Natürlich. Wenn ich auf Englisch schreibe, dann wende ich mich per Definition nur an den Teil der afrikanischen Gesellschaft, der Englisch versteht. Das trifft natürlich auf den afrikanischen Mittelstand weitgehend zu - aber auch diese Menschen unterhalten sich in Gikuyu oder Kiswahili. Englisch, Französisch, Portugiesisch - das sind die Sprachen der Macht. Der Ämter, der Schulen. Es geht also um mehr, als verstanden zu werden, es geht darum, den Geist zu entkolonialisieren. Nur dann kann die intellektuelle Community in Afrika mit anderen Kontinenten in echten Dialog treten.
Sprachen, die eher spät zu Schrift- und Literatursprachen werden, müssen sich zuerst eine eigene Literaturgeschichte "erschreiben", eine Evolution im Eiltempo durchmachen - das muss für einen Autor eine ziemliche Herausforderung sein.
Das ist vor allem psychologisch sehr schwierig. Man fragt sich: Kann ich das überhaupt? Am Anfang war es schwer, dann sehr befreiend. Und es hat dazu geführt, meine Sprache und ihre Möglichkeiten schätzen zu lernen. Natürlich agiert man als Autor aber nicht in einem Vakuum. Ich kann nicht so tun, als hätte ich Dickens, Balzac und Tolstoi nie gelesen - das beeinflusst mich. Aber in Gikuyu beeinflussen mich die orale Tradition, die narrativen Formen und ihre spezifische Melodie - das mischt sich dann alles.
Heute Abend zur Lesung wird auch der kenianische Botschafter kommen. Sie leben seit den 1980ern nicht mehr in Ihrem Heimatland. Wie sieht Ihre Beziehung zu Kenia heute aus?
Heute ist es in Ordnung. Unter der Moi-Diktatur (Daniel Toroitich arap Moi war kenianischer Präsident von 1978 bis 2002, Anm.) war es sehr schwierig für mich und alle Schriftsteller. Heute ist es so wie überall: Die Intellektuellen sind anderer Meinung als die Machthaber (lacht). Aber sie werden dafür nicht mehr ins Gefängnis gesteckt oder ermordet. Das ist doch ein Fortschritt.
Sind Sie optimistisch für die Zukunft Ihres Landes?

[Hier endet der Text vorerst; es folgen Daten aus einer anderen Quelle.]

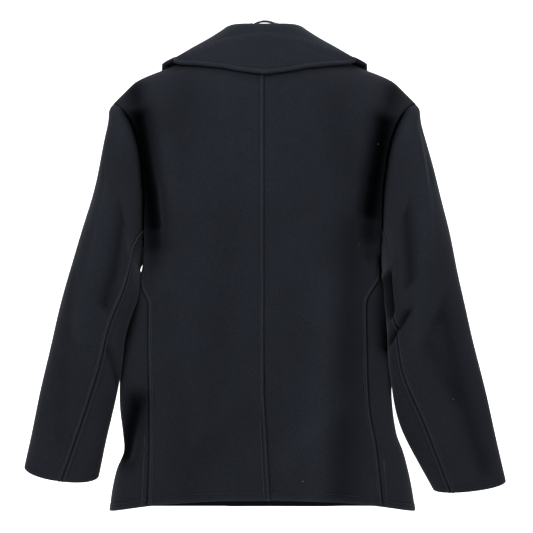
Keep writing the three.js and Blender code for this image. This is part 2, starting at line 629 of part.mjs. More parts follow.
// The hanger's bar: rounded sections along the shoulder line, inside the cloth
function hangerBar() {
  const steps = 32, around = 12, points = [], faces = [];
  const top = (x) => {
    const rest = ridge(x) - cloth - 2 * seamGap;
    return mix(hangerMiddle, rest, smooth((Math.abs(x) - hangerFlat.from) / hangerFlat.width));
  };
  for (let i = 0; i <= steps; i++) {
    const x = mix(-hangerReach, hangerReach, i / steps);
    const end = Math.sqrt(Math.max(hangerEnd, 1 - (Math.abs(x) / hangerReach) ** 14));
    for (let k = 0; k < around; k++) {
      const a = 2 * Math.PI * k / around;
      const y = hangerDeep / 2 * Math.cos(a) * end;
      const z = top(x) - hangerTall / 2 + hangerTall / 2 * Math.sin(a) * end;
      points.push(x, y, z - (1 - end) * 2);
    }
  }
  for (let i = 0; i < steps; i++) {
    for (let k = 0; k < around; k++) {
      const a = i * around + k, b = i * around + (k + 1) % around;
      faces.push(a, b, a + around, b, b + around, a + around);
    }
  }
  const last = steps * around;
  for (let k = 1; k < around - 1; k++) faces.push(0, k + 1, k, last, last + k, last + k + 1);
  const geometry = new THREE.BufferGeometry();
  geometry.setAttribute("position", new THREE.Float32BufferAttribute(points, 3));
  geometry.setIndex(faces);
  return geometry;
}

// The hook's wire: a stem that bends out into an open loop round the rail
function hookLine() {
  const bottom = wire - 2 * hookTall;
  const points = [vector(0, 0, hangerMiddle + seamGap), vector(0, 0, bottom - 4)];
  for (let turn = -50; turn <= 200; turn += 25) {
    const a = radians(turn);
    points.push(vector(hookWide * Math.cos(a), 0, wire - hookTall + hookTall * Math.sin(a)));
  }
  return new THREE.CatmullRomCurve3(points, false, "centripetal");
}

function hookWire() {
  const section = new THREE.Shape();
  section.absarc(0, 0, wire, 0, 2 * Math.PI, false);
  const sweep = { steps: 40, curveSegments: 5, extrudePath: hookLine() };
  return mergeParts(new THREE.ExtrudeGeometry(section, sweep));
}

for (const side of ["left", "right"]) {
  piece(`back_${side}`, backPanel(side), wool);
  piece(`front_${side}`, frontPanel(side), wool);
  piece(`topsleeve_${side}`, sleevePiece(side, true), woolLight);
  piece(`undersleeve_${side}`, sleevePiece(side, false), wool);
  piece(`lapel_${side}`, lapel(side), wool);
  piece(`pocket_welt_${side}`, pocketWelt(side), woolLight);
}
piece("collar", collar(), woolLight);
buttonRows.forEach((z, row) => buttonColumns.forEach((x, column) => {
  button(`button_${2 * row + column + 1}`, x, z);
}));
piece("hanger_bar", hangerBar(), wood);
piece("hanger_hook", hookWire(), chrome);

export default coat;
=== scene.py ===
import math
import bpy
import numpy as np
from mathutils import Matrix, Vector


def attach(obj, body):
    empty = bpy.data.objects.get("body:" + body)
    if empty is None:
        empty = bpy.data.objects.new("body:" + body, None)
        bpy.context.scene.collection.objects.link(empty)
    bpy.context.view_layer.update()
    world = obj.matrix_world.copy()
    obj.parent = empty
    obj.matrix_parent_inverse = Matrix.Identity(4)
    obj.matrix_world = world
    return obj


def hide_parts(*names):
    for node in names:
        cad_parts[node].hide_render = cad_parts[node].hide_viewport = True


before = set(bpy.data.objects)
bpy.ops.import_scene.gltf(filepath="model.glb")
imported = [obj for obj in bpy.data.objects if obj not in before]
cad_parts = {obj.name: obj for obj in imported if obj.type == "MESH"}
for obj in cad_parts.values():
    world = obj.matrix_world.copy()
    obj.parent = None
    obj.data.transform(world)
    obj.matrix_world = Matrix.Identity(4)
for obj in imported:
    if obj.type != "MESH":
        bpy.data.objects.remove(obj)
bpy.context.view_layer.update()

# A wool pea coat on a hanger. Sizes are millimetres here and turn to metres as a mesh is made.
mm = 0.001

# Camera: behind the coat, level, framed as the photo is
cameraSet = {"distance": 2600, "middleX": -3.2, "middleZ": -390, "field": 853}


def makeCamera():
    data = bpy.data.cameras.new("camera")
    data.sensor_width = 36
    data.lens = data.sensor_width * cameraSet["distance"] / cameraSet["field"]
    camera = bpy.data.objects.new("camera", data)
    bpy.context.scene.collection.objects.link(camera)
    camera.location = Vector((cameraSet["middleX"], cameraSet["distance"], cameraSet["middleZ"])) * mm
    camera.rotation_euler = (math.pi / 2, 0, math.pi)
    bpy.context.scene.camera = camera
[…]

Ich bin immer optimistisch für Kenia und für ganz Afrika. Wenn man sich überlegt, welche Hürden dieser Kontinent nehmen musste, die Sklaverei und die Kolonialisierung, dann ist es unvergleichlich und eigentlich unglaublich, dass wir überhaupt noch da sind. Afrika gibt und gibt seit 500 Jahren. Hier sieht man es meistens umgekehrt, dass Europa nach Afrika spendet - aber das Gegenteil ist der Fall. 90 Prozent der Ressourcen von diesem größten Kontinent der Welt gehen an westliche Konzerne. Es wird sehr unterschätzt, wie viel Afrika beigetragen hat zum westlichen Wohlstand. Vor diesem Hintergrund finde ich es großartig, wo die afrikanische Gesellschaft heute steht - auch wenn natürlich noch viele Berge zu besteigen sind. Allem voran muss Afrika die Kontrolle über seine Ressourcen zurückgewinnen.
Haben Sie vor, in Ihre Heimat zurückzukehren?
Ja, wenn ich an der Uni in Kalifornien in den Ruhestand gehe, dann kehre ich heim. Ich bin immer kenianischer Staatsbürger geblieben. Ich besitze diesen Pass wie einen Talisman.
Seit Jahren gelten Sie als einer der aussichtsreichsten Anwärter auf den Literaturnobelpreis. Wie lebt es sich mit dieser Erwartung?
Ich schreibe nicht für Preise. Es ist schön, wenn sie kommen, eine schöne Anerkennung. Und ich sehe es auch schon als Anerkennung, dass so viele Menschen denken, dass ich diesen Preis verdienen würde. Aber ich warte nicht darauf. Das tun andere (lacht). Vor einigen Jahren haben die Journalisten schon am Tag vor der Bekanntgabe vor meinem Haus gecampt, sie wollten unbedingt das erste Interview mit dem Nobelpreisträger. Er ging dann an Mario Vargas Llosa. Und sie sahen so furchtbar enttäuscht aus! Meine Frau machte ihnen Kaffee und musste sie trösten (lacht). Der Verlag hatte schon ein Nobelpreis-Foto machen lassen - das Bild auf dem Plakat für heute. Und einen Termin für eine Pressekonferenz (lacht). Das war ihnen aber eine Lehre. Seitdem lassen sie das.